I want to prove that a projective image from a projective line $k$ to the same projective line $k$ is a composition of projections.
I've seen a proof for the case that the image maps from $k$ to another projective line $m$. Here, three points $P$, $Q$, $R$ are introduced on $k$ with corresponding images $P'$, $Q'$, $R'$ on $m$. Then, this proof uses the intersection points of $PQ'$ with $P'Q$ and $RS'$ with $R'S$ to project $k$ from $Q'$ on the line between those intersection points and subsequently this line between the intersection points on $m$ from $Q$. However, if the image maps from $k$ to $k$, I don't have those intersection points...

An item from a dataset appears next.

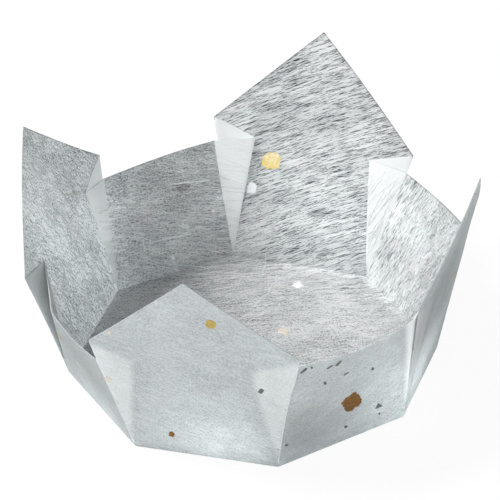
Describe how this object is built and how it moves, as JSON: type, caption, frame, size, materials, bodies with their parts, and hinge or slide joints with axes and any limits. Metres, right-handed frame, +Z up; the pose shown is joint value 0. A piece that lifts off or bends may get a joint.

Is there a possibility to adjust the proof to make it work for the image that maps from $k$ to $k$? I've already received a hint to introduce a new line, but I'm not sure how to use this.
To map from $k$ to $k$, take any line $m$ and point $O$. Then project $k$ from $O$ onto $m$, taking $P,Q,R$ to $P'',Q'',R''$. You already know how to map points $P'',Q'',R''$ on $m$ to points $P',Q',R'$ on $k$ via two projections. So now you can get a map from $P,Q,R$ to $P',Q',R'$ as a composition of all three projections.